Relax to the Max

 

When I read our company emails about new hires, transfers, or those receiving promotions, the one thing I enjoy reading about each person is, not so much about their job or their qualifications, but what they enjoy doing apart from their work. I have read things like fishing, hunting, playing sports like baseball, basketball, golf, etc., or watching a favorite sport. Some are hobbies like woodworking, sewing, art work. One I probably like best is spending time with family. And, there are many more.  I probably learn more from these about the person than from what job they will be doing.  These are activities that are supposed to help you get away from the job and focus on things you enjoy and will help you to relax.

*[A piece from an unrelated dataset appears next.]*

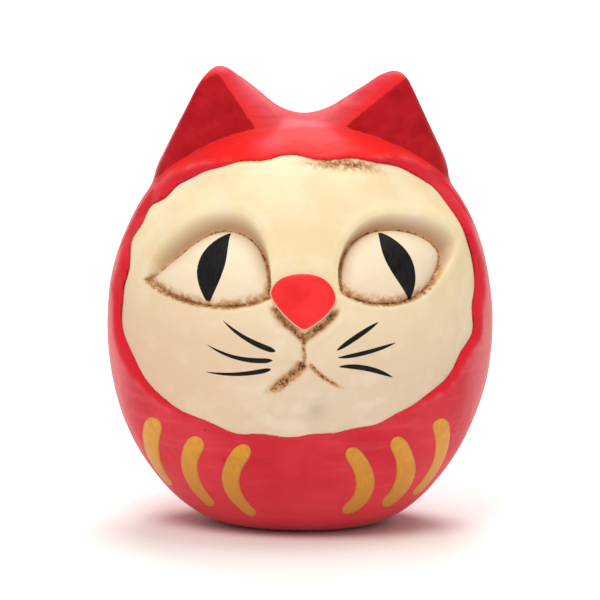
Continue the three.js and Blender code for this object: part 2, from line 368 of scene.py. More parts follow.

These activities apart from your work schedule can be a type of “therapy.” How essential they are and yet how seldom do you really relax?

 
 

You have heard the expression, “All work and no play makes Jack a dull boy.” All work and no relaxation/recreation can also affect “Jack” mentally and physically, which can cause mental stress or physical illness. These can and do affect our relationships with others and especially with family.

 
 
Physical Stress – “Any specific situation or event that threatens the health of the body or has an undesirable affect on its functioning.”

Psychological Stress – “Anything that challenges or interferes with a person’s ability to think, make decisions or function in life.”
— Dr. Jeremy Crosby | A Mind Frozen in Time
 
 

Your, “off job,” relaxation/recreation can not only play a part in your relationship with others, family and co-workers, but can enable you to think more clearly and concentrate more on your job at work. These relaxing activities can help to keep you from being depressed, anxious, frustrated, stressed, hostile, and being impatient and irritable.  Dr. Crosby suggests it is equally important to listen to your body. “If you never provide any maintenance for your car, it won’t last very long or run well. The same is true of your physical body.  However, many individuals do very little in the area of self-care.  It is also common for you to abuse your body with...workaholism...Most things work best when all parts are in balance: care for self - care for others; activity - rest; productivity - recreation (or rest).”

In his book, Growing Strong In The Seasons Of Life, Charles Swindoll suggests that relaxing is not automatic, it is a skill that must be learned.  He lists four good suggestions:

  • Block out several evenings each month on your calendar. Make special plans to do nothing – except something you (or your family) would enjoy.

  • Loosen up the tight wires of your life by not taking yourself so seriously...nor your job. Sure, some things are terribly serious – but not everything. The old Greek motto is still true: “You will break the bow if you keep it always bent.”

  • Look for times during each day when something humorous or unusual makes laughter appropriate, then, laugh out loud. That helps flush out the nervous system. Solomon tells us this is good medicine.

  • When you relax ... enjoy the leisure ...let out all the stops.

For a minister (chaplain) sometimes it’s hard to get your mind off work and relax when you are thinking about other people’s problems and thinking of ways to help them.  Sometimes it’s a 24/7 process.

 
 
 
 

However, my wife and I also enjoy some of these off the job activities listed above.  Some of the things she enjoys is sewing, writing, working in her flower beds, and gardening. I enjoy fishing, hunting, sketching pictures, and farming (raising cattle for me is therapy – my wife says I could watch the cows graze all day). Some of these things we enjoy doing together. I enjoy helping her with her flowers, like digging holes (which she can’t do) to plant flowers.

Getting the ground ready for her garden.  She used to help me with the cattle, for ten years she helped bottle feed the calves, but one day a 400 pound calf knocked her down so now I have to work cattle alone.

However, I have arranged the corrals and gates so I can do that. She still enjoys watching the week old calves running across the pasture with their tail straight up in the air, we both do. We laugh to the max!